# Start of DATASET EXCERPT
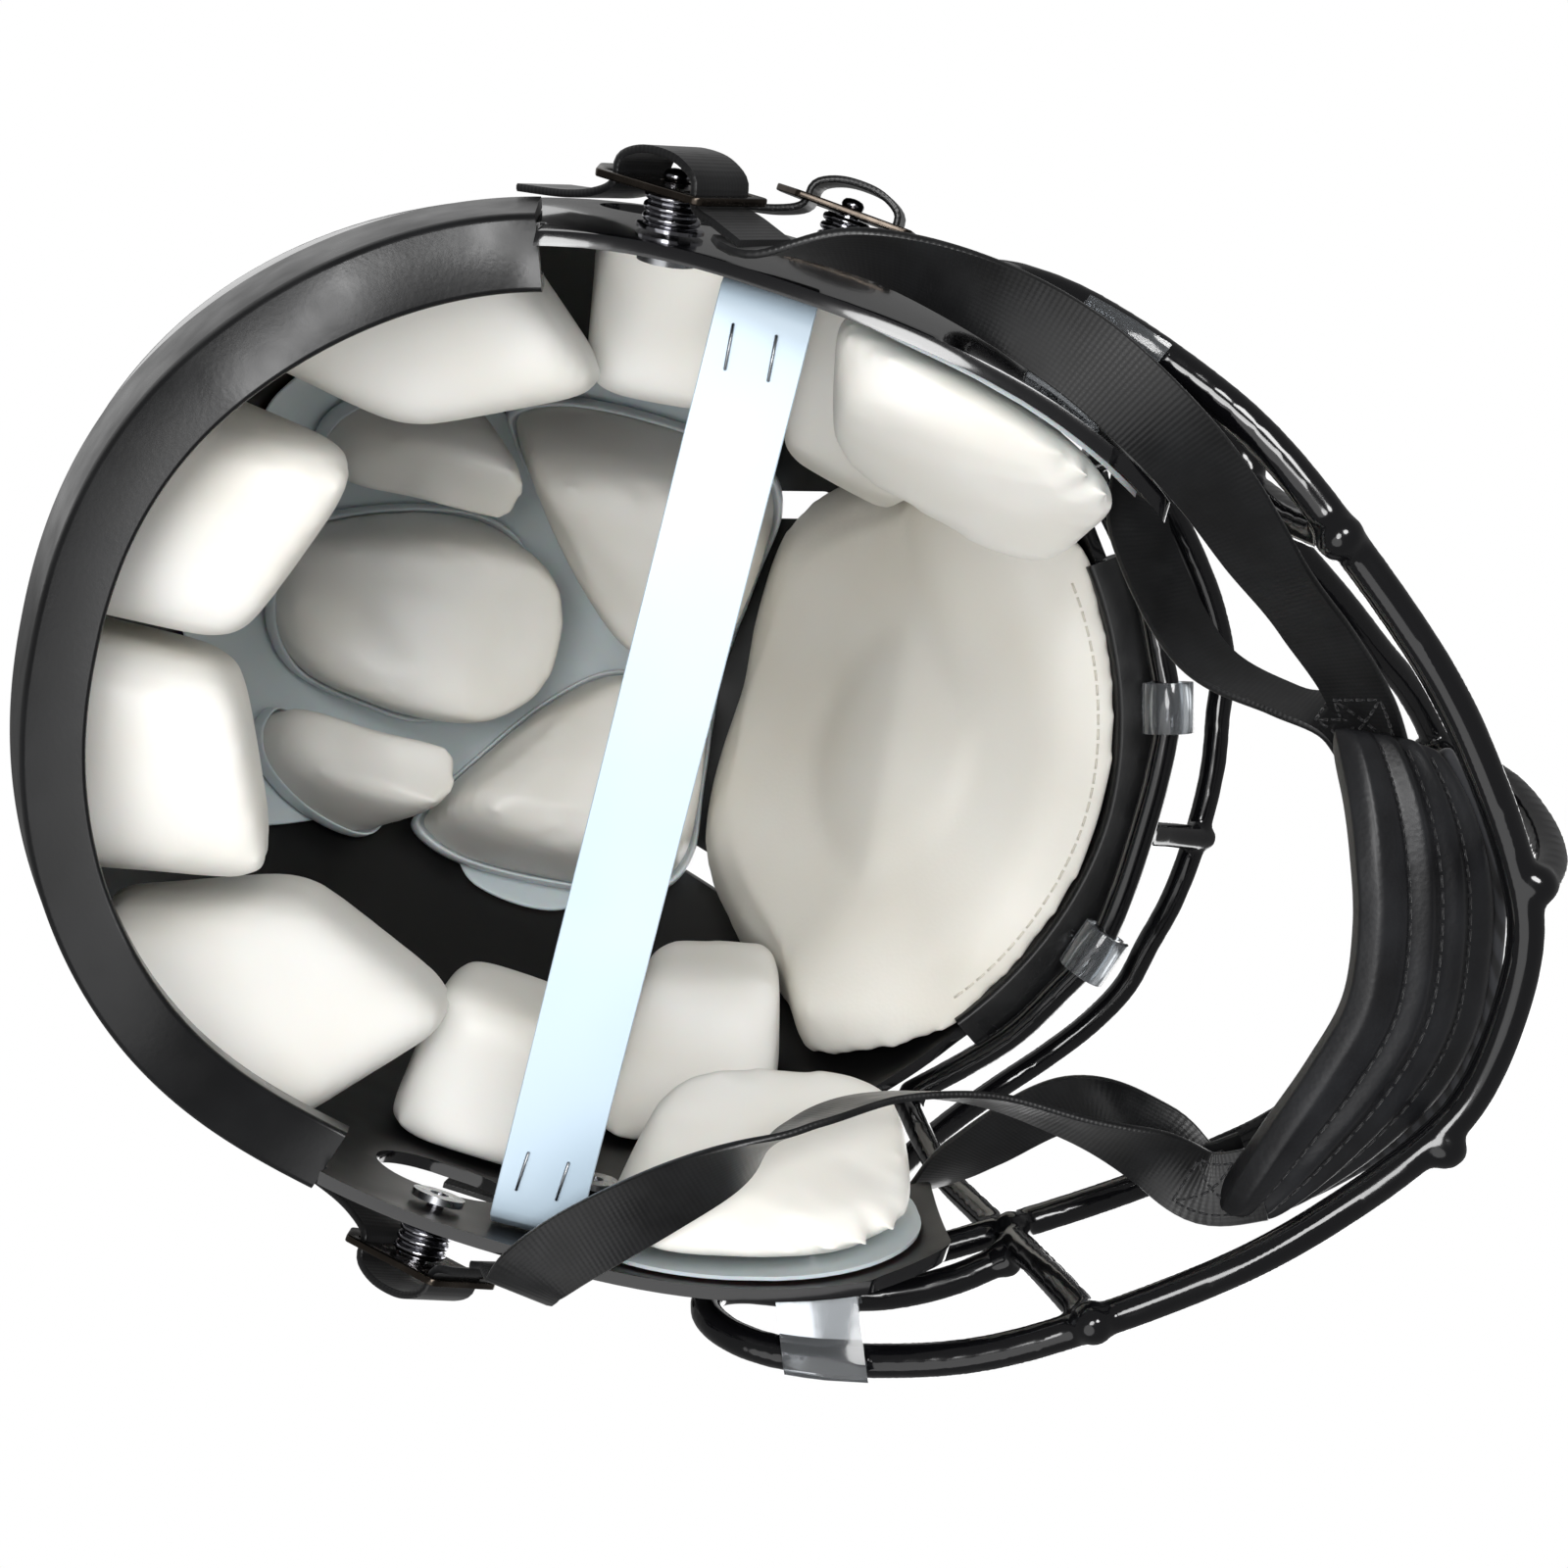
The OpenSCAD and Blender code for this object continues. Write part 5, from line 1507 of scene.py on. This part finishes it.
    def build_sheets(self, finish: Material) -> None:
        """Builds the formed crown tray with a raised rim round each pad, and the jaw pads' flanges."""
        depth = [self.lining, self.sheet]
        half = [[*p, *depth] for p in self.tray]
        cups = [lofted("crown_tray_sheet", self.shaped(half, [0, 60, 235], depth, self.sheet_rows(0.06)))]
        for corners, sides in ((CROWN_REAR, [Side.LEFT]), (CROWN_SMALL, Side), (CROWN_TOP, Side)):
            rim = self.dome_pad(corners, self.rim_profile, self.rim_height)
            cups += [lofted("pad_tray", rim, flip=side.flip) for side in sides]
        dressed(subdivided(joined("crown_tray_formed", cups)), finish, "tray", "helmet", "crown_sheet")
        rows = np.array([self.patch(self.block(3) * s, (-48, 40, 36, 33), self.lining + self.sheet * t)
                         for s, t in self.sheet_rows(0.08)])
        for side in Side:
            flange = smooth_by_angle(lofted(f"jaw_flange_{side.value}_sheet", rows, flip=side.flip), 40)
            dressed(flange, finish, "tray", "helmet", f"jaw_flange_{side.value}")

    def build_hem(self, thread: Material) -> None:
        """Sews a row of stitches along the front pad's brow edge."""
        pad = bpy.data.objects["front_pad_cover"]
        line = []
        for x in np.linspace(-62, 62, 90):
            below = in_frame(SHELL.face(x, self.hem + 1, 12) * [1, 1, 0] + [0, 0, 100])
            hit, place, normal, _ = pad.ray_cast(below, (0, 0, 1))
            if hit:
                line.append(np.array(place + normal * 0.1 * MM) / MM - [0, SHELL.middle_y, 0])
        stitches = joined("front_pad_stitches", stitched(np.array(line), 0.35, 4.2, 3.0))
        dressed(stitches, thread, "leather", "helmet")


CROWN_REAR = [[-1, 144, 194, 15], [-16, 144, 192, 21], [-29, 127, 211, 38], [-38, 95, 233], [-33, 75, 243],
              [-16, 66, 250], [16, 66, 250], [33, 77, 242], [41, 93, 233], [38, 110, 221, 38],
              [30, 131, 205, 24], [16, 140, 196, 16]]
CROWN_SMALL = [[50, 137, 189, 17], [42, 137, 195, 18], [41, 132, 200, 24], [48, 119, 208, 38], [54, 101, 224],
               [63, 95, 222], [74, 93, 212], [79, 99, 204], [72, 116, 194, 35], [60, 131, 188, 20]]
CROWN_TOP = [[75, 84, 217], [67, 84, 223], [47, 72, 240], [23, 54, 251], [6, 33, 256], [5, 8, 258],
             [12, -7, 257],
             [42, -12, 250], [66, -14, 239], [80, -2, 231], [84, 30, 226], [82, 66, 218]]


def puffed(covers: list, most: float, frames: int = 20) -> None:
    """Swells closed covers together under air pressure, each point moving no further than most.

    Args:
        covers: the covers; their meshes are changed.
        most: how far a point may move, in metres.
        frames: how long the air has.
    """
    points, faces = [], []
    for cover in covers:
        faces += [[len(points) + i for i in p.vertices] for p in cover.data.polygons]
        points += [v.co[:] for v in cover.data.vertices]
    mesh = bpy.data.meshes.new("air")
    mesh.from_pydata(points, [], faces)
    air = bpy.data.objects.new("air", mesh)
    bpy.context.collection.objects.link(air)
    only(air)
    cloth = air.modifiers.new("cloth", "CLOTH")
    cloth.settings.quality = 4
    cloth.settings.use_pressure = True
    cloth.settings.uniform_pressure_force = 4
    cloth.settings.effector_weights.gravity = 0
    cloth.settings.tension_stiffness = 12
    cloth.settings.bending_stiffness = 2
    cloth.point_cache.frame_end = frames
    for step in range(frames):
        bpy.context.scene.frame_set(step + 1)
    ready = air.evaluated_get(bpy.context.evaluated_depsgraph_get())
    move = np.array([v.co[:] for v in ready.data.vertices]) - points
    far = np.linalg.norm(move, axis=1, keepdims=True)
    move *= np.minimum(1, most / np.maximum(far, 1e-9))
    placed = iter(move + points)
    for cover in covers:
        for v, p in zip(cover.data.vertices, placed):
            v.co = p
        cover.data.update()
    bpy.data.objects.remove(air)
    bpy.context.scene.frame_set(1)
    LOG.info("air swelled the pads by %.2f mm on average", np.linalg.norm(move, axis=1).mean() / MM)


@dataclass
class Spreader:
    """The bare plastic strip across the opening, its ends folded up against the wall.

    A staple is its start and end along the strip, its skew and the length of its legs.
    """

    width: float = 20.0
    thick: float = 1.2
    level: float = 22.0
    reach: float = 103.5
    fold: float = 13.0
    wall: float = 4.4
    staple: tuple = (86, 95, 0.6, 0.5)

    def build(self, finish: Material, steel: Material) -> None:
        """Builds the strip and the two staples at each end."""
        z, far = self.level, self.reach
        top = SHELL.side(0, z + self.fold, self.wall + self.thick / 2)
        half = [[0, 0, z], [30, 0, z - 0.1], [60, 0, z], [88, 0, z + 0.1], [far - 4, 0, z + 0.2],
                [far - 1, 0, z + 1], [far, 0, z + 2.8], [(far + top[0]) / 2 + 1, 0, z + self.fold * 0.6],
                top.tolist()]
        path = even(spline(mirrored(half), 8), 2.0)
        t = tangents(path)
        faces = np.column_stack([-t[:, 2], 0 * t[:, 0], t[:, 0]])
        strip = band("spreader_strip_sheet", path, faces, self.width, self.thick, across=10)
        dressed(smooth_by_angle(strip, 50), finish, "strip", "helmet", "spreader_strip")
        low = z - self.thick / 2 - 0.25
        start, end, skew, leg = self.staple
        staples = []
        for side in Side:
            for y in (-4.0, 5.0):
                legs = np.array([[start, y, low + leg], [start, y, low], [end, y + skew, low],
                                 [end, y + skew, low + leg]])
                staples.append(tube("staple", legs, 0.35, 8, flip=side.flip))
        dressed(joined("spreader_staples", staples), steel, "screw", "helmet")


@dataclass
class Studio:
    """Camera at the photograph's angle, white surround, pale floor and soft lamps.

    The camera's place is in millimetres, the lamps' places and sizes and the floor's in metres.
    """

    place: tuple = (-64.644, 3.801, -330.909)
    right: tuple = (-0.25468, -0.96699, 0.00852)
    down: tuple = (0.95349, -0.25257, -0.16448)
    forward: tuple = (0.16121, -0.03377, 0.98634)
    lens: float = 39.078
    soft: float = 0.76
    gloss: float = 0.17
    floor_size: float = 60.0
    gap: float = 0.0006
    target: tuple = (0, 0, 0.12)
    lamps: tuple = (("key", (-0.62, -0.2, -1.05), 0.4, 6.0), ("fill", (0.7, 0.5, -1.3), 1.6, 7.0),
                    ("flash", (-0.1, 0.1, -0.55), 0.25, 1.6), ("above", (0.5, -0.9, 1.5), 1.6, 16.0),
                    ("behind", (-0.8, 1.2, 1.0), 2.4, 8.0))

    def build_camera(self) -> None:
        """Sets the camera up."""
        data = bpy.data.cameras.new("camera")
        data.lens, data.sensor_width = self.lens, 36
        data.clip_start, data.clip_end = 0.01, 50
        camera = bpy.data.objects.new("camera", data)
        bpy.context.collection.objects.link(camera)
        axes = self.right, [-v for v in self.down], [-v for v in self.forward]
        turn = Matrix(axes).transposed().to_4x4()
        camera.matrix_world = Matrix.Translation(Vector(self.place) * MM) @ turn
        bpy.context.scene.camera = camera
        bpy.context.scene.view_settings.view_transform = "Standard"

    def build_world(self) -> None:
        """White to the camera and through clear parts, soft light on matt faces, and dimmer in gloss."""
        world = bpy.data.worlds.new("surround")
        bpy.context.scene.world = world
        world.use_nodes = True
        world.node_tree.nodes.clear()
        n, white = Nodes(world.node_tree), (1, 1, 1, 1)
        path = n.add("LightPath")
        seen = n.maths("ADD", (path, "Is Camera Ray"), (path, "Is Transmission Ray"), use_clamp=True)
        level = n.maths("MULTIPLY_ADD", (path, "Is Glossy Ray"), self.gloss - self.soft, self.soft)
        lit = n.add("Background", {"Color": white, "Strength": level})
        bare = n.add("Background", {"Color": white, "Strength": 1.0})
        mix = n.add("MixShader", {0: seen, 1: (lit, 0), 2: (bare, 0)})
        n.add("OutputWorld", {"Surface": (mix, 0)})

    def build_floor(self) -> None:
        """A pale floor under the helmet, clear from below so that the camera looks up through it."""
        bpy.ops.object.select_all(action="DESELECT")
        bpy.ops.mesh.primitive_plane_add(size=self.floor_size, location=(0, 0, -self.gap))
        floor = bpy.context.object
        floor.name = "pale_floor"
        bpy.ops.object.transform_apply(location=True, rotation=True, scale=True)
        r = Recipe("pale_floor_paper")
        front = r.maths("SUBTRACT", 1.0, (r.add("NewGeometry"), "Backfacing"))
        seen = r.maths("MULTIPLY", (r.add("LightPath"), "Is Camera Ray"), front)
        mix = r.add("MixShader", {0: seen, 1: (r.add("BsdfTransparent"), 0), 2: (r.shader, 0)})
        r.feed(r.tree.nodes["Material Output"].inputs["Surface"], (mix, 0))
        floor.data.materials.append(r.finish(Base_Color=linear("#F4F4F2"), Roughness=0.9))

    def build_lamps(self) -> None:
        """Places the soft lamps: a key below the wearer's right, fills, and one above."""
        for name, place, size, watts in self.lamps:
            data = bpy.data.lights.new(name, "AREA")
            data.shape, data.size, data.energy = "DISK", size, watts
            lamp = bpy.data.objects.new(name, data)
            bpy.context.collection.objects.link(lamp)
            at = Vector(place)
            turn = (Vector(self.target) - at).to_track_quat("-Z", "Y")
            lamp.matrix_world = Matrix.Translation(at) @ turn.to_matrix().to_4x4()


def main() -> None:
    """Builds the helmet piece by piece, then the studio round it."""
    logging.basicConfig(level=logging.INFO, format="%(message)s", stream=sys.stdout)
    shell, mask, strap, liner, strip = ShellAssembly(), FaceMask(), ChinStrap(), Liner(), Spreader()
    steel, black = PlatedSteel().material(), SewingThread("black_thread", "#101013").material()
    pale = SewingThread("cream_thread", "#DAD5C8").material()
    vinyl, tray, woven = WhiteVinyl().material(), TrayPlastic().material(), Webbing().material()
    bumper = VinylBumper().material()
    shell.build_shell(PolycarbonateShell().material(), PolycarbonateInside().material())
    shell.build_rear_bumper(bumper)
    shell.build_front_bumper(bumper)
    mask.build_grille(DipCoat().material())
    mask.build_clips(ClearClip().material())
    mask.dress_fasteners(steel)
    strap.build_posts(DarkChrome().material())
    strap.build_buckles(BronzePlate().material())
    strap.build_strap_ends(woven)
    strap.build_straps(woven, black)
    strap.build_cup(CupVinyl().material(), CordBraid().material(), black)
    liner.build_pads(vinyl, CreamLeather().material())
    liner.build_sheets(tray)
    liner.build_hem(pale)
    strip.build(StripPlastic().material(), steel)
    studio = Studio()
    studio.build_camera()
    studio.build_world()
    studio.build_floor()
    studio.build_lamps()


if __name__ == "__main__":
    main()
# End of DATASET EXCERPT
List every line above containing the word "scene".

■ FULL ANSWER:
The OpenSCAD and Blender code for this object continues. Write part 5, from line 1507 of scene.py on. This part finishes it.
        bpy.context.scene.frame_set(step + 1)
    bpy.context.scene.frame_set(1)
        bpy.context.scene.camera = camera
        bpy.context.scene.view_settings.view_transform = "Standard"
        bpy.context.scene.world = world